In an interview I did with Romeo JD, he described working on the third album, "You know, I'm not really criticizing the producer to a degree, because he was just trying to be on the next level. Sometimes you've gotta do that; it's a risk you take. But at that time, we were like the only group that was on a major, major label, and we had to do something to try and separate ourselves. But you have to be careful, taking yourself so far that you take yourself out of your element. That's why on the Romeo Knight album we tried to make sure we reached back and had a couple of joints that were just real basic and raw. We had a song called "This Is Us," that was my favorite joint on that album. It had just this beat, you know? Another joint Boogie wrote was "Pitbull," and that's the kinda joint we really wanted to make sure we had on that album. And then we had a couple joints that were a little more musical or whatever, because some people expected that from us." Well, "Body" would surely fall under that latter category.

Actually, like all of The Boogie Boys' production, it's got a pretty cool, unique sound. It's got a hard, fresh beat and some interesting samples and a few cool scratches. The only real corniness comes from the songwriting's basic concept, an ode to the human body. The lyrics have a distinct "this was written for children" vibe that comes up in a number of Boogie Boys songs. But if you can get past how silly it is (and nobody's around to overhear the silly songs you're listening to), it's a pretty solid song, worth checking out.
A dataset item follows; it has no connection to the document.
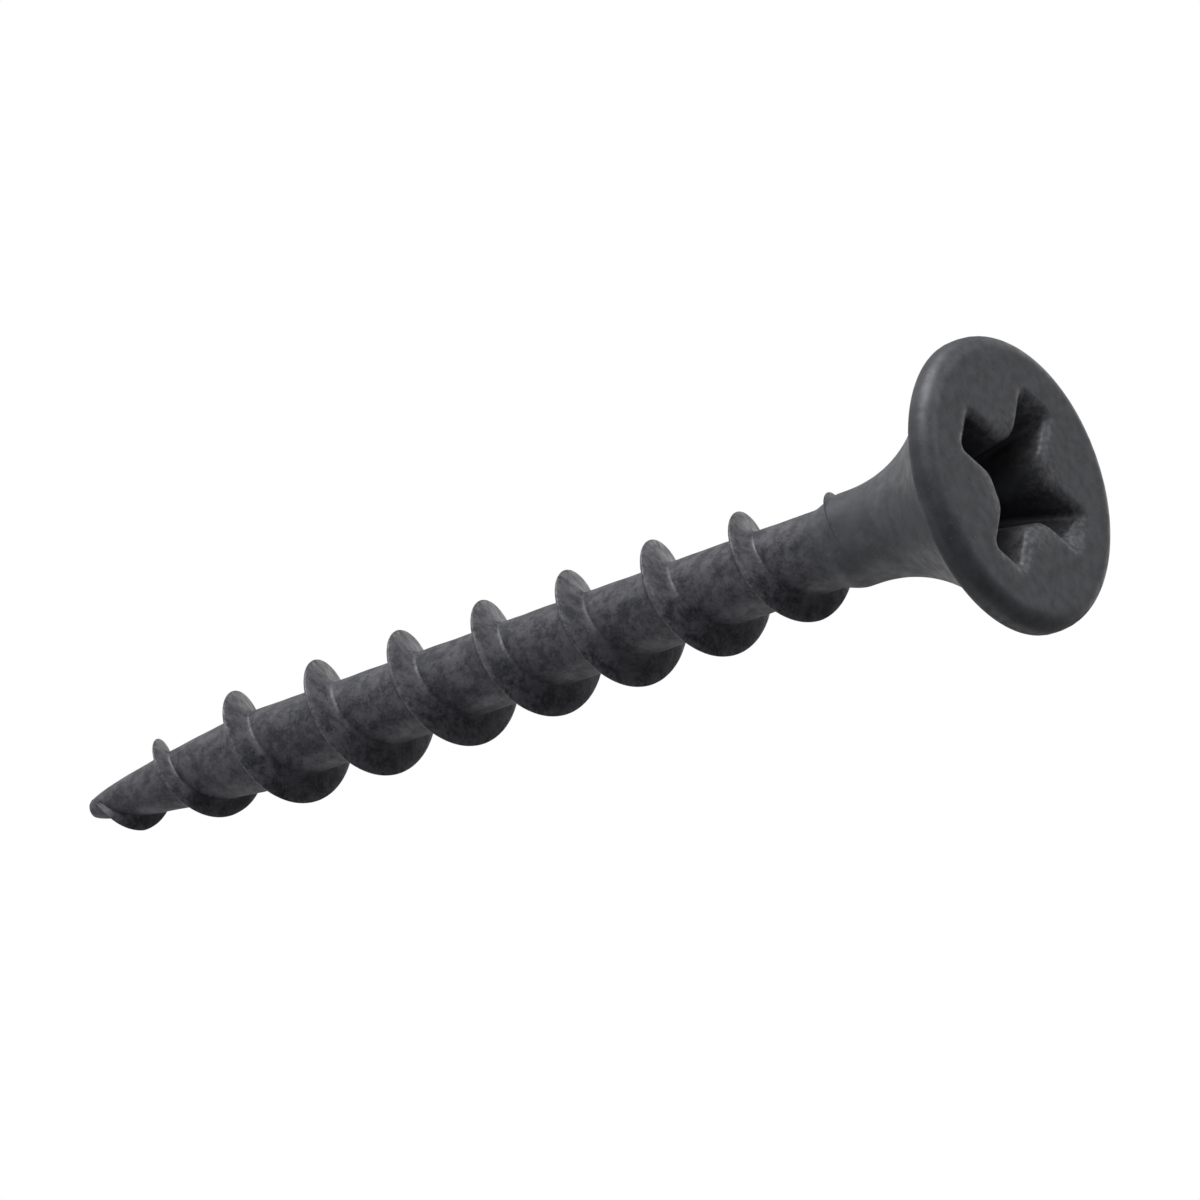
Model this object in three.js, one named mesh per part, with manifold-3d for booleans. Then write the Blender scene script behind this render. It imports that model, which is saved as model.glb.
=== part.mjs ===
// A bugle-head wood screw, 32 mm long, with a cross recess and a coarse single-start thread.
//
// Units are millimetres. The screw stands on the Z axis. The flat top of its head lies in the plane
// z = 0 and faces +Z, and its point is at z = -LENGTH. A "depth" is a distance below that flat top.
// A real screw is one piece of steel. Here it is divided at its working features, which are the
// head, neck, core, point and thread, and these meet face to face.

import * as THREE from "three";
import { mergeVertices } from "three/addons/utils/BufferGeometryUtils.js";
import Module from "manifold-3d";

// Overall sizes
const LENGTH = 32;
const HEAD_DIAMETER = 8.08;
const THREAD_DIAMETER = 3.66;
const CORE_DIAMETER = 2.17;
const NECK_DIAMETER = 2.59;
const PITCH = 2.9;

// Head: a flat top with a rounded edge, a short upright rim, and a trumpet-shaped flare below it
const HEAD_HEIGHT = 5.4;
const EDGE_ROUND = 0.46;
const RIM_DEPTH = 0.74;
const FLARE_TOP_DEPTH = 0.8;
const FLARE_TOP_RADIUS = 3.7;
const FLARE_CURVE = 2.16;

// Cross recess, size 2: its sizes at the flat top, and where the closing cone starts
const RECESS_TURN = Math.PI / 4;
const RECESS_MOUTH = { wingReach: 2.6, wingHalfWidth: 0.64, webReach: 1.35 };
const RECESS_FLOOR = { wingReach: 1.5, wingHalfWidth: 0.46, webReach: 0.95 };
const RECESS_FLOOR_DEPTH = 2.2;
const RECESS_DEPTH = 2.75;

// Shank: the plain neck narrows to the core, and the core narrows along a curve to a blunt point
const NECK_END_DEPTH = 6.05;
const CORE_START_DEPTH = 6.5;
const POINT_LENGTH = 5.7;
const POINT_END_RADIUS = 0.17;
const POINT_CURVE = 0.6;

// Thread: a right-hand ridge. Its crest radius follows a line of [depth, radius] points through the
// run-out under the head, the full thread, and the climb at the point.
const RIDGE_HALF_WIDTH = 0.46;
const CREST_HALF_WIDTH = 0.045;
const THREAD_TOP_DEPTH = 5;
const THREAD_BOTTOM_DEPTH = LENGTH - 0.46;
const THREAD_BOTTOM_ANGLE = THREE.MathUtils.degToRad(243);
const CREST_LINE = [
  [THREAD_TOP_DEPTH, 1.35],
  [6.1, 1.45],
  [7.4, 1.71],
  [8.9, 1.75],
  [10.5, THREAD_DIAMETER / 2],
  [LENGTH - 8.9, THREAD_DIAMETER / 2],
  [LENGTH - 5.6, 1.77],
  [LENGTH - 4.4, 1.4],
  [LENGTH - 2.8, 1.24],
  [LENGTH - 1.4, 0.98],
  [THREAD_BOTTOM_DEPTH, 0.5],
];

// Facets round the axis. The turned pieces and the thread share one set of angles, so they fit.
const FACETS = 40;

const wasm = await Module();
wasm.setup();

function solidOf(geometry) {
  const bare = geometry.clone();
  bare.deleteAttribute("normal");
  bare.deleteAttribute("uv");
  const merged = mergeVertices(bare, 1e-5);
  return new wasm.Manifold(
    new wasm.Mesh({
      numProp: 3,
      vertProperties: merged.getAttribute("position").array,
      triVerts: new Uint32Array(merged.index.array),
    }),
  );
}

// What is left of one closed geometry when another is cut out of it.
function cutOut(geometry, cutter) {
  const mesh = solidOf(geometry).subtract(solidOf(cutter)).getMesh();
  const left = new THREE.BufferGeometry();
  left.setAttribute("position", new THREE.BufferAttribute(mesh.vertProperties, 3));
  left.setIndex(new THREE.BufferAttribute(mesh.triVerts, 1));
  return left;
}

// A solid turned about Z from an outline of [radius, z] points that runs upwards.
function turned(outline) {
  const closed = [[0, outline[0][1]], ...outline, [0, outline.at(-1)[1]]];
  const points = closed.map(([radius, z]) => new THREE.Vector2(radius, z));
  return new THREE.LatheGeometry(points, FACETS).rotateX(Math.PI / 2);
}

// A solid skinned over rings of points. Each ring runs anticlockwise seen from the ring after it.
function skinned(rings) {
  const size = rings[0].length;
  const points = rings.flat();
  const faces = [];
  for (let ring = 0; ring < rings.length - 1; ring++) {
    for (let i = 0; i < size; i++) {
      const here = ring * size + i;
      const next = ring * size + ((i + 1) % size);
      faces.push(here, next, next + size, here, next + size, here + size);
    }
  }
  const bottom = points.push(centreOf(rings[0])) - 1;
  const top = points.push(centreOf(rings.at(-1))) - 1;
  const lastRing = (rings.length - 1) * size;
  for (let i = 0; i < size; i++) {
    const next = (i + 1) % size;
    faces.push(bottom, next, i, top, lastRing + i, lastRing + next);
  }
  return new THREE.BufferGeometry().setFromPoints(points).setIndex(faces);
}

function centreOf(ring) {
  const sum = ring.reduce((total, point) => total.add(point), new THREE.Vector3());
  return sum.divideScalar(ring.length);
}

// The radius at a depth on a line of [depth, radius] points with rising depths.
function radiusAt(line, depth) {
  const end = Math.max(1, line.findIndex(([lineDepth]) => lineDepth >= depth));
  const [upper, lower] = [line[end - 1], line[end]];
  return THREE.MathUtils.mapLinear(depth, upper[0], lower[0], upper[1], lower[1]);
}

// The outlines below are lists of [radius, z] points that run upwards.

function pointOutline() {
  const steps = 6;
  const outline = [];
  for (let i = 0; i <= steps; i++) {
    const share = (i / steps) ** 1.6;
    const growth = (CORE_DIAMETER / 2 - POINT_END_RADIUS) * share ** POINT_CURVE;
    outline.push([POINT_END_RADIUS + growth, -LENGTH + POINT_LENGTH * share]);
  }
  return outline;
}

function coreOutline() {
  return [
    [CORE_DIAMETER / 2, -LENGTH + POINT_LENGTH],
    [CORE_DIAMETER / 2, -CORE_START_DEPTH],
  ];
}

function neckOutline() {
  return [
    [CORE_DIAMETER / 2, -CORE_START_DEPTH],
    [NECK_DIAMETER / 2, -NECK_END_DEPTH],
    [NECK_DIAMETER / 2, -HEAD_HEIGHT],
  ];
}

function flareOutline() {
  const steps = 10;
  const outline = [];
  for (let i = 0; i <= steps; i++) {
    const share = i / steps;
    const growth = (FLARE_TOP_RADIUS - NECK_DIAMETER / 2) * share ** FLARE_CURVE;
    const depth = THREE.MathUtils.lerp(HEAD_HEIGHT, FLARE_TOP_DEPTH, share);
    outline.push([NECK_DIAMETER / 2 + growth, -depth]);
  }
  return outline;
}

function rimOutline() {
  const steps = 4;
  const outline = [[HEAD_DIAMETER / 2, -RIM_DEPTH]];
  for (let i = 0; i <= steps; i++) {
    const turn = (i / steps) * (Math.PI / 2);
    const inset = EDGE_ROUND * (1 - Math.cos(turn));
    outline.push([HEAD_DIAMETER / 2 - inset, -EDGE_ROUND * (1 - Math.sin(turn))]);
  }
  return outline;
}

function headOutline() {
  return [...flareOutline(), ...rimOutline()];
}

// The whole screw without its thread and recess.
function bodyOutline() {
  return [...pointOutline(), ...neckOutline(), ...headOutline().slice(1)];
}

// One ring of the cross recess: four wings, with a flat web across the corner between each two.
function crossRing({ wingReach, wingHalfWidth, webReach }, z) {
  const webEnd = Math.SQRT2 * webReach - wingHalfWidth;
  const wing = [
    [webEnd, -wingHalfWidth],
    [wingReach, -wingHalfWidth],
    [wingReach, wingHalfWidth],
    [webEnd, wingHalfWidth],
  ];
  const axis = new THREE.Vector3(0, 0, 1);
  const turns = [0, 1, 2, 3].map((quarter) => RECESS_TURN + (quarter * Math.PI) / 2);
  return turns.flatMap((turn) =>
    wing.map(([x, y]) => new THREE.Vector3(x, y, z).applyAxisAngle(axis, turn)),
  );
}

// The recess tapers evenly from mouth to floor. Its sizes at a depth, which may be above the mouth:
function recessSizes(depth) {
  const share = depth / RECESS_FLOOR_DEPTH;
  const between = (key) => THREE.MathUtils.lerp(RECESS_MOUTH[key], RECESS_FLOOR[key], share);
  return {
    wingReach: between("wingReach"),
    wingHalfWidth: between("wingHalfWidth"),
    webReach: between("webReach"),
  };
}

// The recess as a solid, from the tip of its closing cone to a little above the flat top.
function recess() {
  const overhang = 0.5;
  const coneTip = { wingReach: 0.15, wingHalfWidth: 0.05, webReach: 0.1 };
  return skinned([
    crossRing(coneTip, -RECESS_DEPTH),
    crossRing(RECESS_FLOOR, -RECESS_FLOOR_DEPTH),
    crossRing(recessSizes(-overhang), overhang),
  ]);
}

// The ridge's section at a depth, as [radius, rise] points. Its foot is sunk into the shank.
function ridgeSection(depth, shankLine) {
  const surface = radiusAt(shankLine, Math.max(depth, HEAD_HEIGHT));
  const crest = radiusAt(CREST_LINE, depth);
  const foot = surface * 0.7;
  const fullHeight = (THREAD_DIAMETER - CORE_DIAMETER) / 2;
  const flankSlope = (RIDGE_HALF_WIDTH - CREST_HALF_WIDTH) / fullHeight;
  const footHalfWidth = CREST_HALF_WIDTH + (crest - foot) * flankSlope;
  return [
    [foot, footHalfWidth],
    [crest - CREST_HALF_WIDTH, CREST_HALF_WIDTH],
    [crest, 0],
    [crest - CREST_HALF_WIDTH, -CREST_HALF_WIDTH],
    [foot, -footHalfWidth],
  ];
}

// The ridge wound up the screw from the point, anticlockwise seen from the head.
function ridge() {
  const shankOutline = [...pointOutline(), ...neckOutline()];
  const shankLine = shankOutline.map(([radius, z]) => [-z, radius]).reverse();
  const climb = PITCH / FACETS;
  const steps = Math.floor((THREAD_BOTTOM_DEPTH - THREAD_TOP_DEPTH) / climb);
  const rings = [];
  for (let i = 0; i <= steps; i++) {
    const depth = THREAD_BOTTOM_DEPTH - i * climb;
    const angle = THREAD_BOTTOM_ANGLE + (i / FACETS) * 2 * Math.PI;
    const place = ([radius, rise]) =>
      new THREE.Vector3(radius * Math.cos(angle), radius * Math.sin(angle), rise - depth);
    rings.push(ridgeSection(depth, shankLine).map(place));
  }
  return skinned(rings);
}

// Steel with a dull grey-black phosphate coat.
function piece(name, geometry, color, roughness) {
  const material = new THREE.MeshStandardMaterial({ color, roughness, metalness: 0.4 });
  geometry.computeVertexNormals();
  const mesh = new THREE.Mesh(geometry, material);
  mesh.name = name;
  return mesh;
}

const screw = new THREE.Group();
screw.add(
  piece("head", cutOut(turned(headOutline()), recess()), "#3f4144", 0.62),
  piece("neck", turned(neckOutline()), "#3a3b40", 0.6),
  piece("core", turned(coreOutline()), "#3a3b40", 0.66),
  piece("point", turned(pointOutline()), "#36373b", 0.66),
  piece("thread", cutOut(ridge(), turned(bodyOutline())), "#3d3e43", 0.6),
);

export default screw;
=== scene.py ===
import math

import bpy
import numpy as np
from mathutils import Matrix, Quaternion, Vector


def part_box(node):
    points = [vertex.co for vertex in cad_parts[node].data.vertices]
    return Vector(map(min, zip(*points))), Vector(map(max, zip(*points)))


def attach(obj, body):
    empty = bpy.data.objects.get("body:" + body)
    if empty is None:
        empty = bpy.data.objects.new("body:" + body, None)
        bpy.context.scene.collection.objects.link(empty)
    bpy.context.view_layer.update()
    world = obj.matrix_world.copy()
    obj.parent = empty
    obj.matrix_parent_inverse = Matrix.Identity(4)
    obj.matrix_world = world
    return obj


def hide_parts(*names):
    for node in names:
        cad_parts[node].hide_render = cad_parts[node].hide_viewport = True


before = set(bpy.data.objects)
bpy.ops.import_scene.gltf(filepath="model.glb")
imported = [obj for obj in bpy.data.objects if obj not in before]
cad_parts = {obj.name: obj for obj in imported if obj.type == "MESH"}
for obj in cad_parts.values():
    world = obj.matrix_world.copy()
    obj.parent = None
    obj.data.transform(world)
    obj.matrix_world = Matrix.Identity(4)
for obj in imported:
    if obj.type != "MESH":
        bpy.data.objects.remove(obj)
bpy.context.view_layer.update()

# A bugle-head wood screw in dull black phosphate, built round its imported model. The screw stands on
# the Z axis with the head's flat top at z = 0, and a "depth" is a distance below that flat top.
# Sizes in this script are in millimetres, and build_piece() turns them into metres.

MM = 0.001
TURN = 2 * math.pi


# ---------------------------------------------------------------- sizes

def millimetres(node):
    """A node's lowest and highest corners in millimetres."""
    low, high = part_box(node)
    return [c / MM for c in low], [c / MM for c in high]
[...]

But if "Body" is an example of the Boys' crossover capitulation to their mainstream audiences, then "K.M.D. Step Off" is one of their most successful cases of keeping it real and raw.

Now, this is kinda interesting. First of all, "K.M.D. Step Off" isn't on the album, it's an exclusive B-side. And if you actually read the label (which is no easy feat considering the shiny silver lettering they printed over the bright yellow background!), it's the "12" Remix" version. But there was no other version released before or since, so this "remix" is actually the only version ever (except for some lost original version probably locked away in Capitol's vaults somewhere).

This version doesn't feel much like a remix, anyway. It's one hardcore, kinda West coast sounding (like something early NWA or CMW would use) breakbeat, with scratches by both DJ Shock and Romeo JD. At first the lyrics are standard battle rhymes (although the opening, "From the South/ To the West/ To the East/ To the North/ K.M.D./ Step Off, step off!" is clearly a reference to The Treacherous Three's "New Rap Language"). But about halfway through, Boogie Knight calls out Moe Dee specifically, and the rest of the song is about him (and they call him "homepiss" a lot):

I'm screamin' on you.
My name is Boogie Knight
From the Boogie Boys crew.
Homepiss, you're dope,
I must admit;
But your judgement on the Boys
Are illegit.
On your report card,
We got a low score;
But you're on your own tip.
You got us all wrong.
Got the nerve
To say you're more versatile,
When we rap AND sing;
You must be wild!
Nigga, please,
To you no credit is due.
The rap world
Doesn't revolve around you.
Our records are better
Than the ones ya made,
Even though
We didn't get... stupid paid!
Survival of the Freshest
(in old school, harmonizing style) Was a masterpiece
In versatility...
And creativity...
And most of all,
In originality.
(back to straight raps) Check out the rap called
'Colorblind World;'
The words and rhymes
Made a scholar's head twirl.
For your own concern,
Take notes, homepiss,
Look, listen and learn!
I know you, I see you,
I can't believe
You got beside yourself
Like that - nigga, please!
Just got on the chart
And you're talkin';
We had an album and a single
That went top ten.
Next time you're judgin',
Better look real deep;
Compared to whatever we do,
(Say what?) You're weak!"

One really cool part of the song is how they vary their styles, at one point declaring "now we're gonna do just what you do, but do it much better than you" and diss him in the "New Rap Language"-style delivery. It sounds really fresh!

So, it's a fun piece of old school rap history... even "Body" isn't so bad. And it's a cool little sticker cover 12" with dub versions of both tracks, and it can be scored super cheap. Even if you passed on Romeo Knight (and you're missing out on having one great album cover in your collections if you do), the 12" is definitely worth scooping up.

Oh, and by the way, the MC who scored highest marks on Moe Dee's report card? K.M.D. himself, of course.

1 comment:

  1. Wasn't it phase II who did the cover for the Romeo night lp?